» **Written exercise**: Look in the material below for the line with "if shape.isNull() or" and the line with "bpy.context.scene.collection.objects.link(empty)", then set down exactly those two lines and all lines between, nothing more.

☆ ☆ ☆ ☆

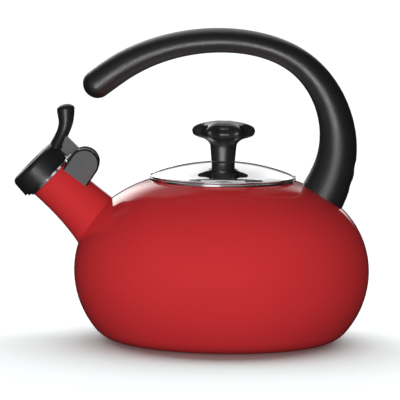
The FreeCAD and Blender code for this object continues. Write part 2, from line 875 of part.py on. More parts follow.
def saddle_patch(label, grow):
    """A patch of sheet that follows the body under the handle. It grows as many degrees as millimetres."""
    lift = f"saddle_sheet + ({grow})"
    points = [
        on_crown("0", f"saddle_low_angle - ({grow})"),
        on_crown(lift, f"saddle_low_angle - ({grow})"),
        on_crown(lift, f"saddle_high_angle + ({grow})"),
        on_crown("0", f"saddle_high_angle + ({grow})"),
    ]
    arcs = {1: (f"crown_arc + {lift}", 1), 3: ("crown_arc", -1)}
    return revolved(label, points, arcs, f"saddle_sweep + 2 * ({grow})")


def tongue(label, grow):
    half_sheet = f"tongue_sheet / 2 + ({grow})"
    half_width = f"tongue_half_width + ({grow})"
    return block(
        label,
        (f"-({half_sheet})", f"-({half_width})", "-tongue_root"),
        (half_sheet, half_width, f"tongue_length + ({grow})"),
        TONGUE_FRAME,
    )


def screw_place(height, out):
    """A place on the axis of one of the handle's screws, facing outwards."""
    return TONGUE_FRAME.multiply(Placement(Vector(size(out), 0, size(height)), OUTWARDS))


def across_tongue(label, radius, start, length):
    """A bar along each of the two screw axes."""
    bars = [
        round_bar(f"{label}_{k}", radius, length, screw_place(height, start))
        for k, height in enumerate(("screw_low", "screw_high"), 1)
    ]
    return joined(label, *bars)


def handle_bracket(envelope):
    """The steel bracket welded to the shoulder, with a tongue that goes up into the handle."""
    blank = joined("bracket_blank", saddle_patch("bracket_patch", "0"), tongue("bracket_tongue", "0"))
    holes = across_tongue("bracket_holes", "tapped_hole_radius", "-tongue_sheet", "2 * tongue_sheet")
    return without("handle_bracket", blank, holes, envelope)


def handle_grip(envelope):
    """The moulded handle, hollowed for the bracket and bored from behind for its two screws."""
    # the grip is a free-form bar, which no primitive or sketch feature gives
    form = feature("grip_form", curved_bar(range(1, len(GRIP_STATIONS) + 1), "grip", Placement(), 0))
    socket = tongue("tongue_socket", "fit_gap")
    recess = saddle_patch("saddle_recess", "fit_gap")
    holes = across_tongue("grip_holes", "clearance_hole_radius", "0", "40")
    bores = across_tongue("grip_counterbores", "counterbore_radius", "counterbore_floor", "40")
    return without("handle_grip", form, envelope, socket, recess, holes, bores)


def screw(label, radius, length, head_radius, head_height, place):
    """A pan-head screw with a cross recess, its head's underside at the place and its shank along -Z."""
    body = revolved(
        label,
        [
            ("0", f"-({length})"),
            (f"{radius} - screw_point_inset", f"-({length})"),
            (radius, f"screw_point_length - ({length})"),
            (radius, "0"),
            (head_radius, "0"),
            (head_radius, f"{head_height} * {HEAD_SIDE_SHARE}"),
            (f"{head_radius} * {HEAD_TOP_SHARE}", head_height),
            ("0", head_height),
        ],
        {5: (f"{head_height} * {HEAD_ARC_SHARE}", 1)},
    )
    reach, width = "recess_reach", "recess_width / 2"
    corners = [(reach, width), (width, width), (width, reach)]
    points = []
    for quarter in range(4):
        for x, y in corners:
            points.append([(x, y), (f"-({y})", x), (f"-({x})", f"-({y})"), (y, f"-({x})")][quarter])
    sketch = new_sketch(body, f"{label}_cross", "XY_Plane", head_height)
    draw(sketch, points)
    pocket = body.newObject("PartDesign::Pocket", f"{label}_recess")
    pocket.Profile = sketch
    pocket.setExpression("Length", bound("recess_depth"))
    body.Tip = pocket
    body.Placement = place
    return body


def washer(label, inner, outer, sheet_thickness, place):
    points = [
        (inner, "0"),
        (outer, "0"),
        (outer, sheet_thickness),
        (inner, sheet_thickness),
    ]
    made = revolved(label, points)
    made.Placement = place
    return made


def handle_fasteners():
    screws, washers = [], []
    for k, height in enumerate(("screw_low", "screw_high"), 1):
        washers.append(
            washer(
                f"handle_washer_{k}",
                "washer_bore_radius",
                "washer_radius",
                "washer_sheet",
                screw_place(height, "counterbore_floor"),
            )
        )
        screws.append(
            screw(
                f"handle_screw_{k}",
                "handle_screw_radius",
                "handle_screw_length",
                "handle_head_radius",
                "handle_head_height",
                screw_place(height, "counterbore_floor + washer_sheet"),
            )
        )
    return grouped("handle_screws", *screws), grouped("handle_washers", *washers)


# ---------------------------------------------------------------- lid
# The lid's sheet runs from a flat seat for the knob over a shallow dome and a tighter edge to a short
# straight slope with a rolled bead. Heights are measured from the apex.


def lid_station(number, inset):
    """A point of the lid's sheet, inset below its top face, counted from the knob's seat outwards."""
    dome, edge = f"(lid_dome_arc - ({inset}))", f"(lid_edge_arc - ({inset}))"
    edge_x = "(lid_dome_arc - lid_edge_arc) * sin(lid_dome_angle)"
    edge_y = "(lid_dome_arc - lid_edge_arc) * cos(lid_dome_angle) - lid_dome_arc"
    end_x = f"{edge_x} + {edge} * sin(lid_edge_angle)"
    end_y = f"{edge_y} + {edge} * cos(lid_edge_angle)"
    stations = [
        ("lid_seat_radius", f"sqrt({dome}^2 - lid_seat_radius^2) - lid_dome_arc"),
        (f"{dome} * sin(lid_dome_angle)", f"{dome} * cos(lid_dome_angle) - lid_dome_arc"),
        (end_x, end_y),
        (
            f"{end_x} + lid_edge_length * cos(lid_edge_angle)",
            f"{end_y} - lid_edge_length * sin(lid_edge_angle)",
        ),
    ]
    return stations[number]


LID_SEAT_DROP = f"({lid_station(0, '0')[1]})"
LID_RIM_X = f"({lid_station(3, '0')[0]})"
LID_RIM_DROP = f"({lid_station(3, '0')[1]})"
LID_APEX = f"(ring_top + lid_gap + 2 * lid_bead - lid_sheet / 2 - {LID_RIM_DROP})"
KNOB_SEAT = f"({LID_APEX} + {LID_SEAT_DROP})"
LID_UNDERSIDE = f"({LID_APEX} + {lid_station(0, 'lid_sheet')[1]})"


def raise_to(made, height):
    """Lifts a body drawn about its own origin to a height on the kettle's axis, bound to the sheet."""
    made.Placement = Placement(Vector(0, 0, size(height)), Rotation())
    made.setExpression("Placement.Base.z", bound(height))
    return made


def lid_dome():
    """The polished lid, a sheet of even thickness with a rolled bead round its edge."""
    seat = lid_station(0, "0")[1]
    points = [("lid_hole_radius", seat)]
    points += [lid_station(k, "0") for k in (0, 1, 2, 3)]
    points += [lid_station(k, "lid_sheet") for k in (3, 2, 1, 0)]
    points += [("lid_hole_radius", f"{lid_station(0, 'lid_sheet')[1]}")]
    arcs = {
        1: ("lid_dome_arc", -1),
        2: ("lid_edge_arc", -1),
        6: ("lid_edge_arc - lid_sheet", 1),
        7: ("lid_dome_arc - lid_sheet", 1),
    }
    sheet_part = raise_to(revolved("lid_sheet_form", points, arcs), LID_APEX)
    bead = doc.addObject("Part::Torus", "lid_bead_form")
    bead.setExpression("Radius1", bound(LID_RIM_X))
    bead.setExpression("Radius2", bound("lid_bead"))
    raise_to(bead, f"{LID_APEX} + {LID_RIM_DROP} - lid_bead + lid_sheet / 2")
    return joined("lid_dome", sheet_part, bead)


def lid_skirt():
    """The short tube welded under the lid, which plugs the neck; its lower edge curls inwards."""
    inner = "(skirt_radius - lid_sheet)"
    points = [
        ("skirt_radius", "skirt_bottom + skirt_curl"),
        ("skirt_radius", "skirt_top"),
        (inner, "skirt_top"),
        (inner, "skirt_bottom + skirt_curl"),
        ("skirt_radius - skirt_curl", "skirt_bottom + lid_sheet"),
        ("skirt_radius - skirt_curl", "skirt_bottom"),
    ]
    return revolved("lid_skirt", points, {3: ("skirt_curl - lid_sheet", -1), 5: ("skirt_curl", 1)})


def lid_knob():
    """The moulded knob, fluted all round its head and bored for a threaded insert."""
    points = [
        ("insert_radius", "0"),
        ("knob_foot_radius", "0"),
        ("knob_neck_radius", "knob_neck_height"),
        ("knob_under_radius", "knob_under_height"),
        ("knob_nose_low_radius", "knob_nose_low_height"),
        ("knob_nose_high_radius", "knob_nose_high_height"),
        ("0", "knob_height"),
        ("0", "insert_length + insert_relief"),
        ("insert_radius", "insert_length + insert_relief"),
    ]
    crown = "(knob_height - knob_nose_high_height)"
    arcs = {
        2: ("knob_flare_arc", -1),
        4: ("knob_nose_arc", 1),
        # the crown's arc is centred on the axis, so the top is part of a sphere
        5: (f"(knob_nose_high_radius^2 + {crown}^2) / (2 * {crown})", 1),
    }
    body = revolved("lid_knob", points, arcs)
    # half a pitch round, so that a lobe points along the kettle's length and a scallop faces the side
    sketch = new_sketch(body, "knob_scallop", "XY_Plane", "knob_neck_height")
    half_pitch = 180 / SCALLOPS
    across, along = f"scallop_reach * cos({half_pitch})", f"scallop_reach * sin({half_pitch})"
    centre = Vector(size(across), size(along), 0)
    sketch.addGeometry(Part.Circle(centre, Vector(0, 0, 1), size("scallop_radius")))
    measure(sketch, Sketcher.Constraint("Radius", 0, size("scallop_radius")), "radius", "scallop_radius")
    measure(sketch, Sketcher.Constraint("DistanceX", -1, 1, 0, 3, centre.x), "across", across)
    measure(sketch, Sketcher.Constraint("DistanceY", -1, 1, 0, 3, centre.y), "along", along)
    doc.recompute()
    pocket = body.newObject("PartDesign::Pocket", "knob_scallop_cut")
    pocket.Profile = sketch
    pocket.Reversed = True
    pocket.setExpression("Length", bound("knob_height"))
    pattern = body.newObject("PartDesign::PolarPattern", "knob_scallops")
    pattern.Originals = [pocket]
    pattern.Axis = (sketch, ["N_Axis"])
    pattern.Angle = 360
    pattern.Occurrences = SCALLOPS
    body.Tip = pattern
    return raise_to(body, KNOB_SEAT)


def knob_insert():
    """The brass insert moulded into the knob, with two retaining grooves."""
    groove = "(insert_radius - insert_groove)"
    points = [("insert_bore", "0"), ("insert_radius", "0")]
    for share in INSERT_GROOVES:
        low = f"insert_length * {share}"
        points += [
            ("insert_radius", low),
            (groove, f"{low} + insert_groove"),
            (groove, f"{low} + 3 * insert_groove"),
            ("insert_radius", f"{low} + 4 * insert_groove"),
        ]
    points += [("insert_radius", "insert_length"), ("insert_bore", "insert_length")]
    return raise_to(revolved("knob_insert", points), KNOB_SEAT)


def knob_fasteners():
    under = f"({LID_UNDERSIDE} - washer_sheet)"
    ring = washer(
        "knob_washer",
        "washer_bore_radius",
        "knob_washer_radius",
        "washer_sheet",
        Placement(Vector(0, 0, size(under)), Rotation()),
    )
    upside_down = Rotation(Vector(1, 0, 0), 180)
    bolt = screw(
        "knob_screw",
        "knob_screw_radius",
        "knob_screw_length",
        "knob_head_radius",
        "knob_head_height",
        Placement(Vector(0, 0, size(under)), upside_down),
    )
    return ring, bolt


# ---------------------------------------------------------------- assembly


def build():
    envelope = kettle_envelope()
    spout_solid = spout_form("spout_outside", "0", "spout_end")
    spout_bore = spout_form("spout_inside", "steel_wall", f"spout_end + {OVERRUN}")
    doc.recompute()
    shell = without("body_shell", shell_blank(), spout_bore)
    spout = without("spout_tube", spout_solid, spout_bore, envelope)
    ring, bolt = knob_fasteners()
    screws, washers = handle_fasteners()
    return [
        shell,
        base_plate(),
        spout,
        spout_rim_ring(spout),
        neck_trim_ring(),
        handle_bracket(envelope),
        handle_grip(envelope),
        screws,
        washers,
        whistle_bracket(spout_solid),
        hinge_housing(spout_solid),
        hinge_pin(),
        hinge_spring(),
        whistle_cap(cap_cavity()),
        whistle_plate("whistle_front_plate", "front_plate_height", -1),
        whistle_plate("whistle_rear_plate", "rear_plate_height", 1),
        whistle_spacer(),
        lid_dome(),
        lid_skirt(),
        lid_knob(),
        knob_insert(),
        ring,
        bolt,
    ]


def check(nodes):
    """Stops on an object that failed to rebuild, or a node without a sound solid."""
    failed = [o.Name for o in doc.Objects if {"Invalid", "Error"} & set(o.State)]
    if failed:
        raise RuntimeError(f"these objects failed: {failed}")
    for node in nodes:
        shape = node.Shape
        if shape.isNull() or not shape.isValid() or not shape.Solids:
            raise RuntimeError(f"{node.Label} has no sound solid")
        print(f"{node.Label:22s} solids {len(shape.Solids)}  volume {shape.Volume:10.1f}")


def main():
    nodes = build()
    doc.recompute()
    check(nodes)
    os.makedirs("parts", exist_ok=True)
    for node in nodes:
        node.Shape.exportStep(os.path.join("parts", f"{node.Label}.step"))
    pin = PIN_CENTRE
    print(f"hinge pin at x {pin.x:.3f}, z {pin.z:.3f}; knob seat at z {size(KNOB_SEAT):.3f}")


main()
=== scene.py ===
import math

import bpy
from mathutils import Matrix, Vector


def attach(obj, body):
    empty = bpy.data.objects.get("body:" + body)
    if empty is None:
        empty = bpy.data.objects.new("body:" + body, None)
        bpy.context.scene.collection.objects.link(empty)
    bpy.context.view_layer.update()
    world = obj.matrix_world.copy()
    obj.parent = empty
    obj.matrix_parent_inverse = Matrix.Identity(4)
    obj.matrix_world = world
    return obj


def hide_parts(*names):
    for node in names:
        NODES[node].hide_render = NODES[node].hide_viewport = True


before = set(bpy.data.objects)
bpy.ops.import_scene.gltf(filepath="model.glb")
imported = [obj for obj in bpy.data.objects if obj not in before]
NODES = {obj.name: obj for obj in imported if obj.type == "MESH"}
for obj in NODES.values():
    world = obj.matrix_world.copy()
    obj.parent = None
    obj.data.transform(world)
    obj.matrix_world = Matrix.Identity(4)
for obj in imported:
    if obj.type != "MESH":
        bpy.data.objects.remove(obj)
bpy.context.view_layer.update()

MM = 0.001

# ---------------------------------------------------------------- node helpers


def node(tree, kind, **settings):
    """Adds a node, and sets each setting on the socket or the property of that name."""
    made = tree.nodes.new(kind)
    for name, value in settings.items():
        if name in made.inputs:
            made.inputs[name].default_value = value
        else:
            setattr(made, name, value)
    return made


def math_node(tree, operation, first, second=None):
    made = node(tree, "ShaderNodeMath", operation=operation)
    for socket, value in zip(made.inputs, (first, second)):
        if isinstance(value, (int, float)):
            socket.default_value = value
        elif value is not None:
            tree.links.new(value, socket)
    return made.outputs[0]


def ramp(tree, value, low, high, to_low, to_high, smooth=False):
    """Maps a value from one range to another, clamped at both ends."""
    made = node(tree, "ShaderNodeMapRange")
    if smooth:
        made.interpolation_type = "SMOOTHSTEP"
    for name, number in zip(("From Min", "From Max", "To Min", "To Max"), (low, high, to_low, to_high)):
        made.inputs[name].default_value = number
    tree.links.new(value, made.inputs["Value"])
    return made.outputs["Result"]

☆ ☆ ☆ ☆

» **Complete output**:
        if shape.isNull() or not shape.isValid() or not shape.Solids:
            raise RuntimeError(f"{node.Label} has no sound solid")
        print(f"{node.Label:22s} solids {len(shape.Solids)}  volume {shape.Volume:10.1f}")


def main():
    nodes = build()
    doc.recompute()
    check(nodes)
    os.makedirs("parts", exist_ok=True)
    for node in nodes:
        node.Shape.exportStep(os.path.join("parts", f"{node.Label}.step"))
    pin = PIN_CENTRE
    print(f"hinge pin at x {pin.x:.3f}, z {pin.z:.3f}; knob seat at z {size(KNOB_SEAT):.3f}")


main()
=== scene.py ===
import math

import bpy
from mathutils import Matrix, Vector


def attach(obj, body):
    empty = bpy.data.objects.get("body:" + body)
    if empty is None:
        empty = bpy.data.objects.new("body:" + body, None)
        bpy.context.scene.collection.objects.link(empty)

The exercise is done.